### Task description
Find every line in the records below that holds the word "with" and copy it.

### Given records
# # # # #
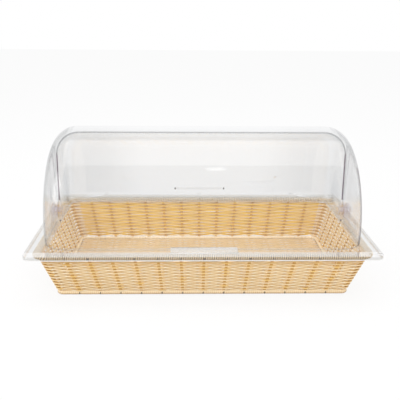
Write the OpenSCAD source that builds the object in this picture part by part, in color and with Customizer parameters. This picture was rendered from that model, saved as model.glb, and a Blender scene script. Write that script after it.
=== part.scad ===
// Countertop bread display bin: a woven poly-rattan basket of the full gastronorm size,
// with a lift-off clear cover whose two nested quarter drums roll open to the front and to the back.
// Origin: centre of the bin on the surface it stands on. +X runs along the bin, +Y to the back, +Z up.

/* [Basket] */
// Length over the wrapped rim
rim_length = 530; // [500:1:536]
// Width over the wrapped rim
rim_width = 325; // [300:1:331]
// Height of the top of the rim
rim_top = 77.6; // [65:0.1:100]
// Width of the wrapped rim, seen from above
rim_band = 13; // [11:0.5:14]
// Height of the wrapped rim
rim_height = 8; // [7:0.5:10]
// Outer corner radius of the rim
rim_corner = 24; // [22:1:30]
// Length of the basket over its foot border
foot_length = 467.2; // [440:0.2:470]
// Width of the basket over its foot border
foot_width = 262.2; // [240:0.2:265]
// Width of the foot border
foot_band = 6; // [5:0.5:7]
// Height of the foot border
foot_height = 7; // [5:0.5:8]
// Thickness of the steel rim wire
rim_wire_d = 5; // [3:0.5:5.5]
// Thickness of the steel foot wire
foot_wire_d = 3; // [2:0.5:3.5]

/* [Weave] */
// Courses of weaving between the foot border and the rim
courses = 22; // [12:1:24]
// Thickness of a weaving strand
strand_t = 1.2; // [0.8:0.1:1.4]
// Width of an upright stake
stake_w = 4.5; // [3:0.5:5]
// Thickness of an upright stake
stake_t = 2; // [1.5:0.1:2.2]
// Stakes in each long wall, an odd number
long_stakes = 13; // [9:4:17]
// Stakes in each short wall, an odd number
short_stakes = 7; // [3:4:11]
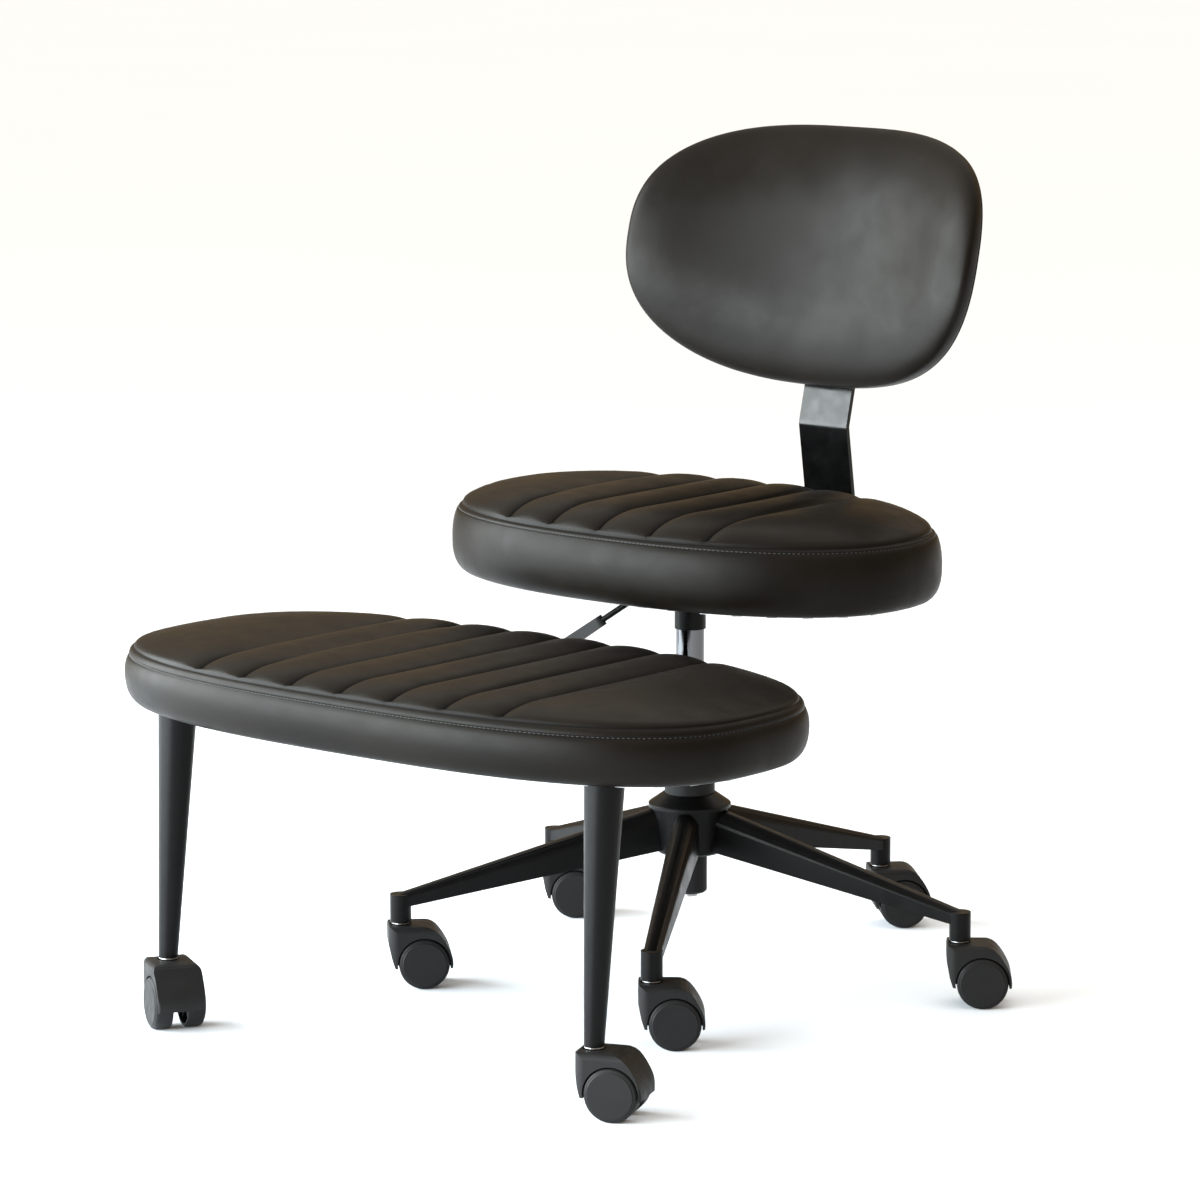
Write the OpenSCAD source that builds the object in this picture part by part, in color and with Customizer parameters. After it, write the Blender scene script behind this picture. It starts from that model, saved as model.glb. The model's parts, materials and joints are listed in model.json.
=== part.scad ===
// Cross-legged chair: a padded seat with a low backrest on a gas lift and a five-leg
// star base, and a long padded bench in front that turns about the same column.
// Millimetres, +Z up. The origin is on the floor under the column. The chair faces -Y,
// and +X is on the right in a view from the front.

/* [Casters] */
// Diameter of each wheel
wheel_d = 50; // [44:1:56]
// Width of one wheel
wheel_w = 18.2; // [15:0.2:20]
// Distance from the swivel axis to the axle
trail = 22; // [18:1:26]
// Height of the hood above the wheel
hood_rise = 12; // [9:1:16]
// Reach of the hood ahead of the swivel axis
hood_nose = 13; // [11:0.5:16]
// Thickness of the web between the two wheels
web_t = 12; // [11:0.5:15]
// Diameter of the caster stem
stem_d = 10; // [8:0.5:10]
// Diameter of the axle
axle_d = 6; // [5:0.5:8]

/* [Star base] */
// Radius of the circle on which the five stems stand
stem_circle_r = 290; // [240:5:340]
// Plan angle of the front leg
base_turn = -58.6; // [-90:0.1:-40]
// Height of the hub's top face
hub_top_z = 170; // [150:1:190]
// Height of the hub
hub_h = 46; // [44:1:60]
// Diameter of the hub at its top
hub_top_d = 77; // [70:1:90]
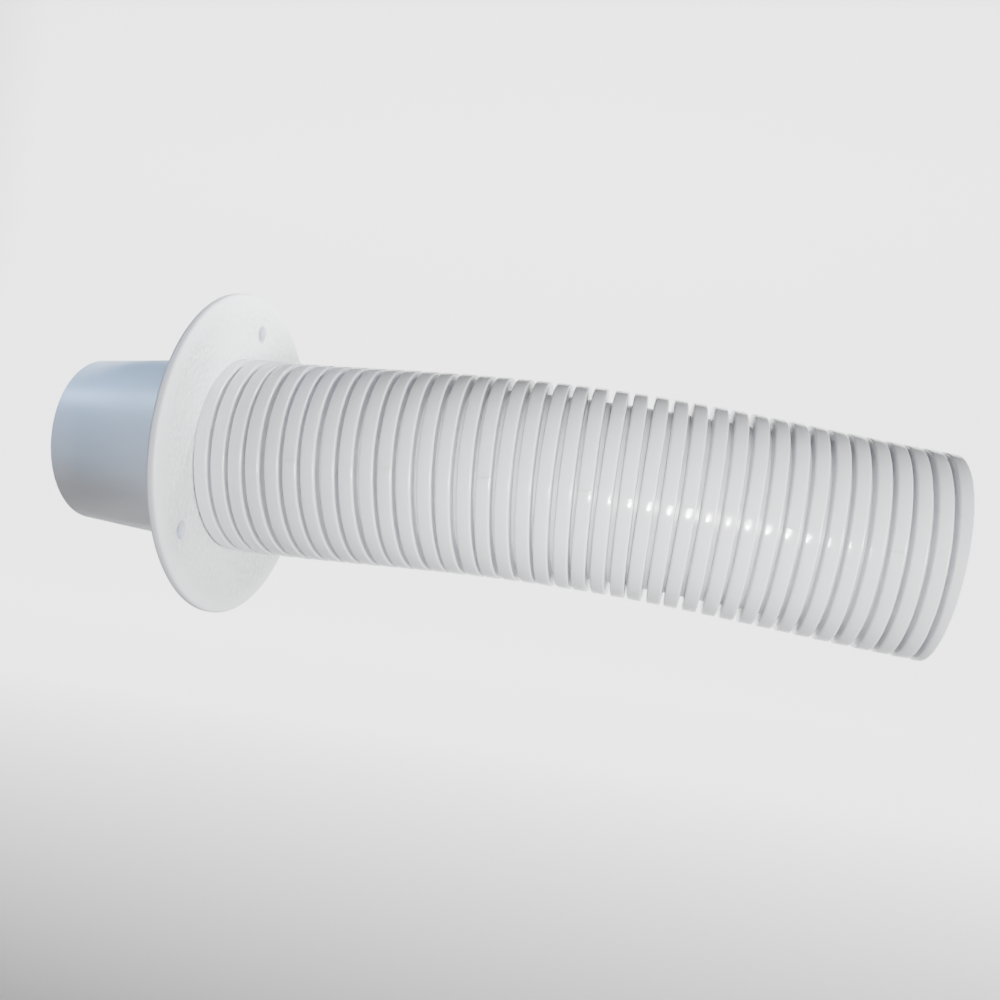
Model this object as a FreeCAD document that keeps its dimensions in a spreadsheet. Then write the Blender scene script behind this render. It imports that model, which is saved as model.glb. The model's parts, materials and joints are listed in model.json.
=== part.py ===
# # # # #
### The completed task
Write the OpenSCAD source that builds the object in this picture part by part, in color and with Customizer parameters. This picture was rendered from that model, saved as model.glb, and a Blender scene script. Write that script after it.
// with a lift-off clear cover whose two nested quarter drums roll open to the front and to the back.
Write the OpenSCAD source that builds the object in this picture part by part, in color and with Customizer parameters. After it, write the Blender scene script behind this picture. It starts from that model, saved as model.glb. The model's parts, materials and joints are listed in model.json.
// Cross-legged chair: a padded seat with a low backrest on a gas lift and a five-leg